■ Work instructions
Output each line of the material exactly as it stands.
————
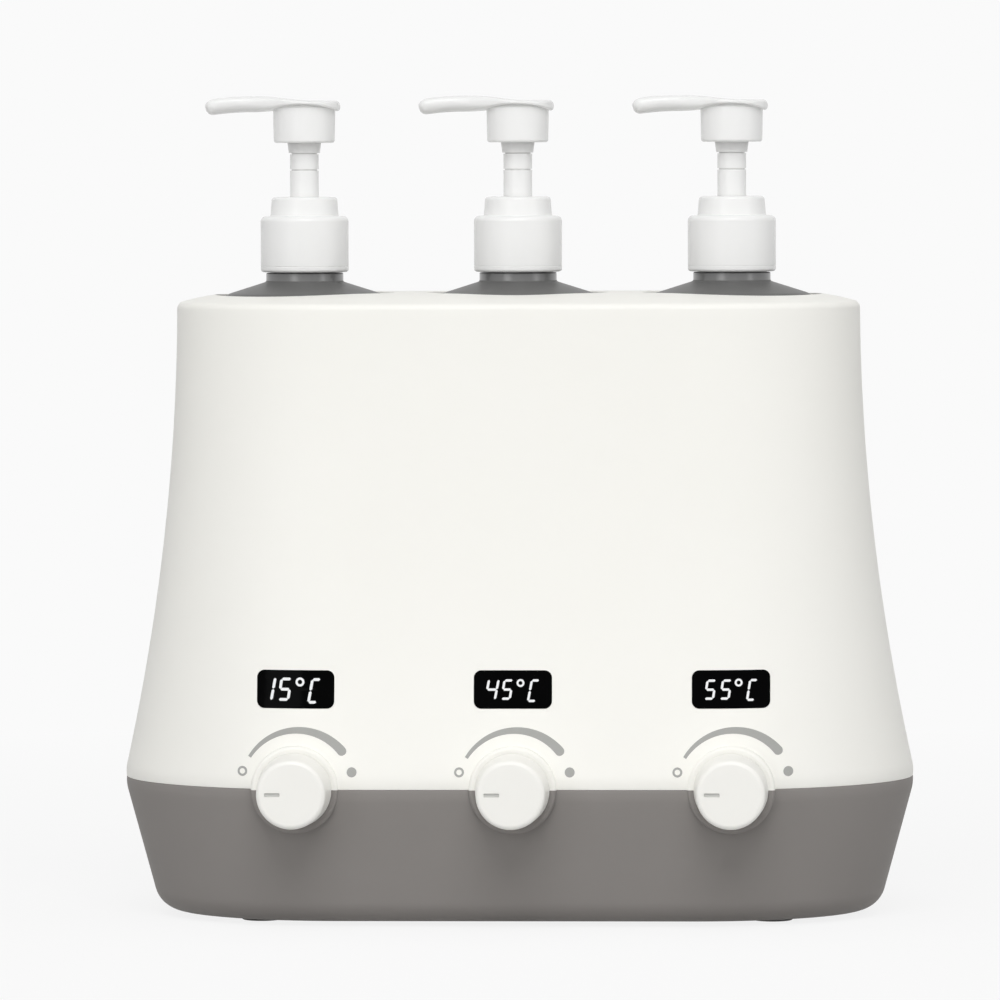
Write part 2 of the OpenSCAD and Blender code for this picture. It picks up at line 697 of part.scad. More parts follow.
// Case screws, from below through the pan's posts into the housing's
module case_screws() {
    seat = seam_z - screw_seat;
    tip = seam_z + screw_bite;
    color([0.62, 0.62, 0.64]) for (p = screw_places) translate([p.x, p.y, 0]) difference() {
        turned(concat([[0, tip], [0.3, tip], [screw_r, tip - 2], [screw_r, seat], [screw_head_r, seat]],
            arc(screw_head_r - 0.8, seat - screw_head_h + 0.8, 0.8, 0, -90, 4), [[0, seat - screw_head_h]]));
        for (a = [0, 90]) rotate(a) translate([-1.6, -0.3, seat - screw_head_h - PASS]) cube([3.2, 0.6, PASS + 1]);
    }
}

// Warming cup, drawn from sheet metal with a rounded bottom edge
module cup() {
    r = 3;
    color([0.8, 0.8, 0.81]) turned(concat([[0, cup_base_z]],
        arc(cup_out_r - r, cup_base_z + r, r, -90, 0, 5), [[cup_out_r, cup_top_z], [cup_in_r, cup_top_z]],
        arc(cup_out_r - r, cup_base_z + r, r - cup_wall, 0, -90, 5), [[0, seat_z]]));
}

// Heating disc under the cup, with two lead tabs
module heater() {
    color([0.75, 0.3, 0.16]) {
        rod(heater_r, cup_base_z - heater_t, cup_base_z);
        translate([-3, heater_r - 3, cup_base_z - heater_t - 4]) cube([1.2, 2, 4 + FUSE]);
        translate([1.8, heater_r - 3, cup_base_z - heater_t - 4]) cube([1.2, 2, 4 + FUSE]);
    }
}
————
■ Task answer
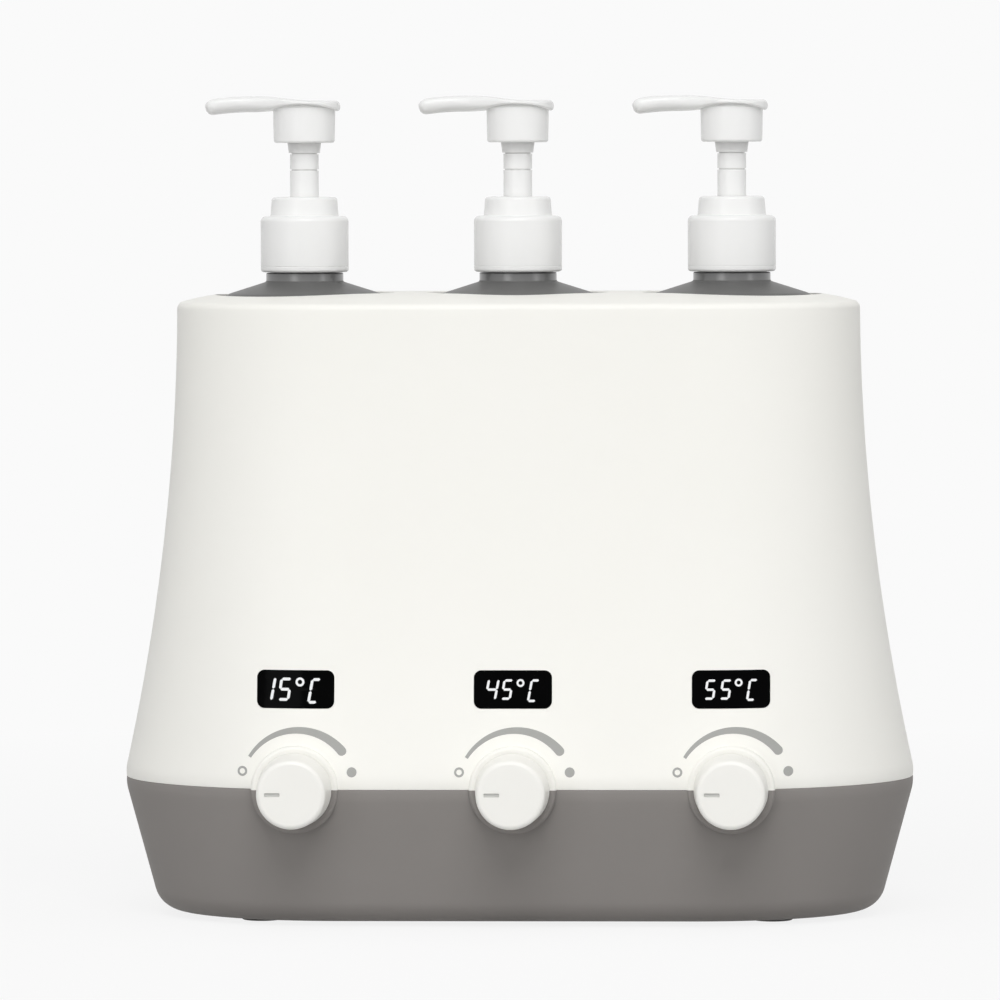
Write part 2 of the OpenSCAD and Blender code for this picture. It picks up at line 697 of part.scad. More parts follow.
// Case screws, from below through the pan's posts into the housing's
module case_screws() {
    seat = seam_z - screw_seat;
    tip = seam_z + screw_bite;
    color([0.62, 0.62, 0.64]) for (p = screw_places) translate([p.x, p.y, 0]) difference() {
        turned(concat([[0, tip], [0.3, tip], [screw_r, tip - 2], [screw_r, seat], [screw_head_r, seat]],
            arc(screw_head_r - 0.8, seat - screw_head_h + 0.8, 0.8, 0, -90, 4), [[0, seat - screw_head_h]]));
        for (a = [0, 90]) rotate(a) translate([-1.6, -0.3, seat - screw_head_h - PASS]) cube([3.2, 0.6, PASS + 1]);
    }
}

// Warming cup, drawn from sheet metal with a rounded bottom edge
module cup() {
    r = 3;
    color([0.8, 0.8, 0.81]) turned(concat([[0, cup_base_z]],
        arc(cup_out_r - r, cup_base_z + r, r, -90, 0, 5), [[cup_out_r, cup_top_z], [cup_in_r, cup_top_z]],
        arc(cup_out_r - r, cup_base_z + r, r - cup_wall, 0, -90, 5), [[0, seat_z]]));
}

// Heating disc under the cup, with two lead tabs
module heater() {
    color([0.75, 0.3, 0.16]) {
        rod(heater_r, cup_base_z - heater_t, cup_base_z);
        translate([-3, heater_r - 3, cup_base_z - heater_t - 4]) cube([1.2, 2, 4 + FUSE]);
        translate([1.8, heater_r - 3, cup_base_z - heater_t - 4]) cube([1.2, 2, 4 + FUSE]);
    }
}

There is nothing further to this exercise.